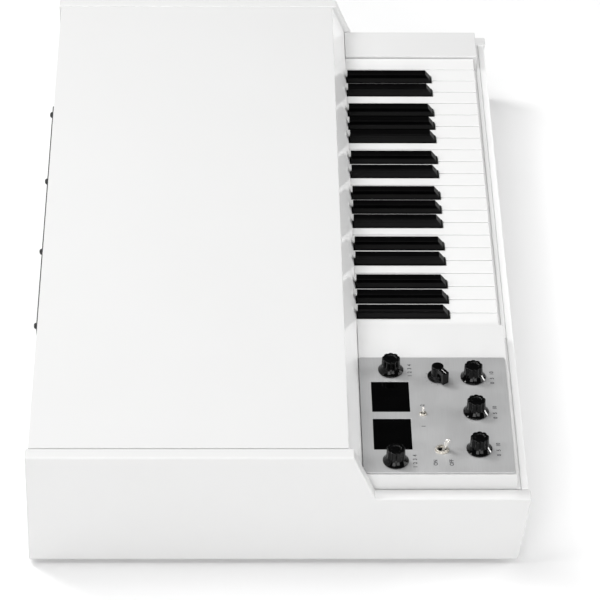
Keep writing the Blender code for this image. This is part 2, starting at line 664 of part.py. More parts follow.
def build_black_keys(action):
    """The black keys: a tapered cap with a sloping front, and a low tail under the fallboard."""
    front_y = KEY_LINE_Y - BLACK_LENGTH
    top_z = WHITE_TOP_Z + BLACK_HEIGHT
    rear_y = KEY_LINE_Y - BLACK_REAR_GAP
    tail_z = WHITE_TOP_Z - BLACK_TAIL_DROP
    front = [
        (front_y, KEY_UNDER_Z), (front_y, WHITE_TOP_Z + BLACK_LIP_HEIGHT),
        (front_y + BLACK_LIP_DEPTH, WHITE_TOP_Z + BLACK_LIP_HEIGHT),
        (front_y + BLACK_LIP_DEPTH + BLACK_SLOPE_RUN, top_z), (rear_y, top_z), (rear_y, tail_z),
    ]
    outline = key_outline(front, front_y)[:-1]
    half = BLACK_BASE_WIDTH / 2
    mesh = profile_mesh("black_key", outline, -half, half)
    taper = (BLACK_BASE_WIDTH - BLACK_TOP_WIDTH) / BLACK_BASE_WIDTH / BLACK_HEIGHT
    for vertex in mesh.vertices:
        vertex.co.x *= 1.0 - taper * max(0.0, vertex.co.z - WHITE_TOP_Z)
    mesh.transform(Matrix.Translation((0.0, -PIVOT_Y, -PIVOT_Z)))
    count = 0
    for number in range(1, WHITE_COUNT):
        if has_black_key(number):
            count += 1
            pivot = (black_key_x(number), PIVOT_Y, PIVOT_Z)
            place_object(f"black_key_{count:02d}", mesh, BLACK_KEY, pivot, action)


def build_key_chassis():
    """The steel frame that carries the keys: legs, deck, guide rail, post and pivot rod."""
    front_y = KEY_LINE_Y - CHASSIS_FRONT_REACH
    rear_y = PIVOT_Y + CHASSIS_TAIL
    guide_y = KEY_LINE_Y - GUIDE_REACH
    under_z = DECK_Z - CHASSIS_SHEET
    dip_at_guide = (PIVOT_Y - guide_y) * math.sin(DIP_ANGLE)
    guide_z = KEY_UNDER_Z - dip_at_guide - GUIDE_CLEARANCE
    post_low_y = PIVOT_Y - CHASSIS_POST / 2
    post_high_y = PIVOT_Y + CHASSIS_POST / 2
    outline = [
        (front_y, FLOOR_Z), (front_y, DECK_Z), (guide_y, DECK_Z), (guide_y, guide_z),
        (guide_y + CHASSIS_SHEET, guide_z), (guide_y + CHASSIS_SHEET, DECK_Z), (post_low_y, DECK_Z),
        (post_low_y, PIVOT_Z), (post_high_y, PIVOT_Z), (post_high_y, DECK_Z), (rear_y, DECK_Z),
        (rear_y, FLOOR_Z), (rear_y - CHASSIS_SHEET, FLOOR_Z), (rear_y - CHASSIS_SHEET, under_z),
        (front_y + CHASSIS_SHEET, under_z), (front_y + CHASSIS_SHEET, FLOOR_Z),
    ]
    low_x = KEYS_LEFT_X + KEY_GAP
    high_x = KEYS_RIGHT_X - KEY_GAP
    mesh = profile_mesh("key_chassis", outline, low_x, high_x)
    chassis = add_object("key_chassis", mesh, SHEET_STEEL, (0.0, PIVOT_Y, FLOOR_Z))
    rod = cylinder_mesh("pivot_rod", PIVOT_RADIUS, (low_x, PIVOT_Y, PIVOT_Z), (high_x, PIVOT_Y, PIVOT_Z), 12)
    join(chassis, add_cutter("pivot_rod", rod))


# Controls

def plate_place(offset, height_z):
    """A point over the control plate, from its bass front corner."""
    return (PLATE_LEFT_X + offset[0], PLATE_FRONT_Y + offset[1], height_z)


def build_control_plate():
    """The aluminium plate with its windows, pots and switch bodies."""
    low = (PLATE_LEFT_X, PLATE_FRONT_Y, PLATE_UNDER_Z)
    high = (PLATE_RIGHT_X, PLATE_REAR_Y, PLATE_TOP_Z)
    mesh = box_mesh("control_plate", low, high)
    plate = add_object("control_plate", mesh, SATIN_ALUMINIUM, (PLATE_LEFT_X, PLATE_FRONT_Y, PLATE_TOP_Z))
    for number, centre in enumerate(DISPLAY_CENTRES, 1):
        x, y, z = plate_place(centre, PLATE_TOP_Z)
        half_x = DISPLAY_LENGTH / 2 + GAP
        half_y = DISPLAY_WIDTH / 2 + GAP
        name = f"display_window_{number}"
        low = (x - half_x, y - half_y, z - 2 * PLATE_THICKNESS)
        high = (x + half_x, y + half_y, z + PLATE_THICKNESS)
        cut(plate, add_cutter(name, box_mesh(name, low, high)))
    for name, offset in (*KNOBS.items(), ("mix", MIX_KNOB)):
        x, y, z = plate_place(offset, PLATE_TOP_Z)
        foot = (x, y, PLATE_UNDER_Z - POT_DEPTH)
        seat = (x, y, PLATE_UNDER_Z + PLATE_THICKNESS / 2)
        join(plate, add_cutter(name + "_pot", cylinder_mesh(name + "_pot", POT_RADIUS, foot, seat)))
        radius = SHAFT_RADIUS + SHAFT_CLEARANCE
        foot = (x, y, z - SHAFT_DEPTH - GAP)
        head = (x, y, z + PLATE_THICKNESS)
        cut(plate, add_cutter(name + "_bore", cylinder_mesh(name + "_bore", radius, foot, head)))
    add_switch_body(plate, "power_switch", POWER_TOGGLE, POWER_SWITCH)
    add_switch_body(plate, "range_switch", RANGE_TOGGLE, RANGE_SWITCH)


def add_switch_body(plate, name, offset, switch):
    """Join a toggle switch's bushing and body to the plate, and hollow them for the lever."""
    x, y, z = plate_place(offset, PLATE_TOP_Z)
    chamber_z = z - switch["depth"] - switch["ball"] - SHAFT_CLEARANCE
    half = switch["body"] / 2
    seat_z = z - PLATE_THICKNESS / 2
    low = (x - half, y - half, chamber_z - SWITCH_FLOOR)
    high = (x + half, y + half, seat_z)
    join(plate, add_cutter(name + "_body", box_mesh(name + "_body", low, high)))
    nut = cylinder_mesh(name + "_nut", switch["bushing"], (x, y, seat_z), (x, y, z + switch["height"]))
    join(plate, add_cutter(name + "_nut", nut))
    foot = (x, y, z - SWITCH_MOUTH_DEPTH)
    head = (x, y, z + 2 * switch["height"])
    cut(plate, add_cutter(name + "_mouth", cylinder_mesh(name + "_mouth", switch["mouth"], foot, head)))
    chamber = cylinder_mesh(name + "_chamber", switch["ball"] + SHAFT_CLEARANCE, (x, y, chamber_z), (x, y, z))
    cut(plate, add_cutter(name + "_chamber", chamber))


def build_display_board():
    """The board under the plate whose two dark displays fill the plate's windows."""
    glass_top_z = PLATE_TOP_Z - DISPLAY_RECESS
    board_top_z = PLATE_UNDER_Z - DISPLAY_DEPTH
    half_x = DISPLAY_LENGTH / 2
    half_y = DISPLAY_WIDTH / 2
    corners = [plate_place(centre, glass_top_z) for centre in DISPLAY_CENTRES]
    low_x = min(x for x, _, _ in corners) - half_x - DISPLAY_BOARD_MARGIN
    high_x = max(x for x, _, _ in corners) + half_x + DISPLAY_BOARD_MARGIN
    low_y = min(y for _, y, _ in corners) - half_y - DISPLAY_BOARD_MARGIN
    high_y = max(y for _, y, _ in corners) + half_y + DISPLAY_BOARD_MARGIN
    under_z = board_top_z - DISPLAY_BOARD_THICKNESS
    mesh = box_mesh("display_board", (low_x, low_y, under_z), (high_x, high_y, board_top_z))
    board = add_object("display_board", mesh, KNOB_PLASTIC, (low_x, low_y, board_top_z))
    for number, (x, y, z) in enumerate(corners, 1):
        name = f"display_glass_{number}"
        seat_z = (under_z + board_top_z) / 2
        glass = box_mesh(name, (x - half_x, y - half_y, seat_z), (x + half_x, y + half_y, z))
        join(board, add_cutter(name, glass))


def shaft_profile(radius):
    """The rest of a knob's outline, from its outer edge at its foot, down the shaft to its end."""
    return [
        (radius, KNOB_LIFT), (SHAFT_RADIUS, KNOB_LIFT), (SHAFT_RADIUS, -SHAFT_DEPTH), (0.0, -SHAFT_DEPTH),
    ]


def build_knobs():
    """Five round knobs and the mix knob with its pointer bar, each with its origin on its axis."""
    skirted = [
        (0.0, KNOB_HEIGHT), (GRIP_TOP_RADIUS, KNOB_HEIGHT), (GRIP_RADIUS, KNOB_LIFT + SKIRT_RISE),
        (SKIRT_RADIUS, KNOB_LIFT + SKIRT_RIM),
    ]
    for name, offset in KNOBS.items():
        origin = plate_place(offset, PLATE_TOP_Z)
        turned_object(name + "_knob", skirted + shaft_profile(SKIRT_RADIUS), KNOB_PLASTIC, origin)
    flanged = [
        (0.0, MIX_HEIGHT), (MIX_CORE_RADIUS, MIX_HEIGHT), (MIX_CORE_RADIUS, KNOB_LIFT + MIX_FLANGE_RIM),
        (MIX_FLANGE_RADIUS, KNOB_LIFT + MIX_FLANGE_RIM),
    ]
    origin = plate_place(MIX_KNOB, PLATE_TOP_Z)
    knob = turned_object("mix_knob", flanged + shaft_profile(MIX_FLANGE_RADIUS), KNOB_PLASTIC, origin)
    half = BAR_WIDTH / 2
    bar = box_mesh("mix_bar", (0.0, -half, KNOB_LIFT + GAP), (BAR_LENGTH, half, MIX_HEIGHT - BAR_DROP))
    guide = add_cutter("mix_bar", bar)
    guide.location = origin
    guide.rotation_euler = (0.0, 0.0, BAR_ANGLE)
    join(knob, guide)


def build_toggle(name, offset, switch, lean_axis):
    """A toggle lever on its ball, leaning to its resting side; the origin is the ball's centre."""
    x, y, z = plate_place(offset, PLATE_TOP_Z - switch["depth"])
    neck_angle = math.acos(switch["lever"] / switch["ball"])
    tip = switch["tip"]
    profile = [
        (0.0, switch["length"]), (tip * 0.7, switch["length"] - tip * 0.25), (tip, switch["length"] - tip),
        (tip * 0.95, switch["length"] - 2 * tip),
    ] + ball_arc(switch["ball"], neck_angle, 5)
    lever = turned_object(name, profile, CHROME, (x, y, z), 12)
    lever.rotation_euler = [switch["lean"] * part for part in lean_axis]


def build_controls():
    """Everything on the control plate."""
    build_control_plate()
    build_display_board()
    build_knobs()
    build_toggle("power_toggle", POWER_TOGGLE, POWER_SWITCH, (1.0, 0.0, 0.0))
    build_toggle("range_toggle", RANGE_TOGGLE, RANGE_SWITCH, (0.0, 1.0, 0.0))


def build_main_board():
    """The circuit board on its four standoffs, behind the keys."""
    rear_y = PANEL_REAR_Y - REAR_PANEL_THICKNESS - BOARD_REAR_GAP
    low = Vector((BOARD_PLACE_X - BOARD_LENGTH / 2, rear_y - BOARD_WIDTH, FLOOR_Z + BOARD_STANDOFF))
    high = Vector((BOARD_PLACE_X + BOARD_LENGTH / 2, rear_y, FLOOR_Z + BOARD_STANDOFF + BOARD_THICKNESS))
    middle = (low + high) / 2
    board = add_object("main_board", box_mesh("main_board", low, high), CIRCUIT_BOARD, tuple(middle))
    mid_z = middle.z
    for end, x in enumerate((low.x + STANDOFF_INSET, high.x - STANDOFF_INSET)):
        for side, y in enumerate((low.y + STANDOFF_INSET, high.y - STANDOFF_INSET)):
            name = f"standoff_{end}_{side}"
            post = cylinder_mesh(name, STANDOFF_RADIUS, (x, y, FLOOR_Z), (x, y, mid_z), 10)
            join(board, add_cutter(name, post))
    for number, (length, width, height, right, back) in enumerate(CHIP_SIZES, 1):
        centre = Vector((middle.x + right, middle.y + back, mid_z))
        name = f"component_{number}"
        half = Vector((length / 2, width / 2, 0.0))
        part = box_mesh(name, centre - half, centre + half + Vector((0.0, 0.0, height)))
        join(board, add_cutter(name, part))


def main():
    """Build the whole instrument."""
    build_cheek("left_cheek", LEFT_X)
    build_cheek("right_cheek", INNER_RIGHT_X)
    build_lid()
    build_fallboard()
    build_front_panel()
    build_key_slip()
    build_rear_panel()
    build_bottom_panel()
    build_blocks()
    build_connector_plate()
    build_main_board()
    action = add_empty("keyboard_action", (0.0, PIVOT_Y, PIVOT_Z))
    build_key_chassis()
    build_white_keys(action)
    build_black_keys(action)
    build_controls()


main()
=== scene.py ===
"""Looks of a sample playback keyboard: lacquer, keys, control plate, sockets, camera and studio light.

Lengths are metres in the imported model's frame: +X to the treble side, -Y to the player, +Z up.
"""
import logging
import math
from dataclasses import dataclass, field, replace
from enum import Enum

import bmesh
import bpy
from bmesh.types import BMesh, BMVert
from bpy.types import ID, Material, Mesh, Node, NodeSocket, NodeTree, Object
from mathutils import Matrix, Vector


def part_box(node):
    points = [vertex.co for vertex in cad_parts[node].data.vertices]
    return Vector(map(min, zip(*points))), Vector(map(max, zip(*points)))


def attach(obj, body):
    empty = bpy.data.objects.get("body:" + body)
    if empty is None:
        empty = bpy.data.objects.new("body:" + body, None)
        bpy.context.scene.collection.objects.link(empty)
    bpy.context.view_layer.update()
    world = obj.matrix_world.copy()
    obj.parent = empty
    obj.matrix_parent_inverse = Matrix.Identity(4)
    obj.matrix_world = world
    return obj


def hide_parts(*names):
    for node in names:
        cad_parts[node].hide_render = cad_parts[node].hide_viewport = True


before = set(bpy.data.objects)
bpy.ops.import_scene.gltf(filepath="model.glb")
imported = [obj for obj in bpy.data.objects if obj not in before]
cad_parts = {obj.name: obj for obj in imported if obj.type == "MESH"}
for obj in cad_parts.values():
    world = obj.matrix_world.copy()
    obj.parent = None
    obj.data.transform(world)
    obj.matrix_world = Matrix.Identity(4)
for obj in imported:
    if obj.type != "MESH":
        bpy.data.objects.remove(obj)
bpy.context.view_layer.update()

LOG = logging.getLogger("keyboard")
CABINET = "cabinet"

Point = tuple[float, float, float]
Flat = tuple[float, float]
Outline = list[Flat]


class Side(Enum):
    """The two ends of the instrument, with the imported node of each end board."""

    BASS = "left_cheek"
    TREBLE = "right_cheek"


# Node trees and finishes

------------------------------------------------

> **To be done**
Output exactly the lines running from the line containing "(0.0, PIVOT_Y, PIVOT_Z))" through the line containing "in imported if", and only those lines.

> **Problem solution**
    action = add_empty("keyboard_action", (0.0, PIVOT_Y, PIVOT_Z))
    build_key_chassis()
    build_white_keys(action)
    build_black_keys(action)
    build_controls()


main()
=== scene.py ===
"""Looks of a sample playback keyboard: lacquer, keys, control plate, sockets, camera and studio light.

Lengths are metres in the imported model's frame: +X to the treble side, -Y to the player, +Z up.
"""
import logging
import math
from dataclasses import dataclass, field, replace
from enum import Enum

import bmesh
import bpy
from bmesh.types import BMesh, BMVert
from bpy.types import ID, Material, Mesh, Node, NodeSocket, NodeTree, Object
from mathutils import Matrix, Vector


def part_box(node):
    points = [vertex.co for vertex in cad_parts[node].data.vertices]
    return Vector(map(min, zip(*points))), Vector(map(max, zip(*points)))


def attach(obj, body):
    empty = bpy.data.objects.get("body:" + body)
    if empty is None:
        empty = bpy.data.objects.new("body:" + body, None)
        bpy.context.scene.collection.objects.link(empty)
    bpy.context.view_layer.update()
    world = obj.matrix_world.copy()
    obj.parent = empty
    obj.matrix_parent_inverse = Matrix.Identity(4)
    obj.matrix_world = world
    return obj


def hide_parts(*names):
    for node in names:
        cad_parts[node].hide_render = cad_parts[node].hide_viewport = True


before = set(bpy.data.objects)
bpy.ops.import_scene.gltf(filepath="model.glb")
imported = [obj for obj in bpy.data.objects if obj not in before]
cad_parts = {obj.name: obj for obj in imported if obj.type == "MESH"}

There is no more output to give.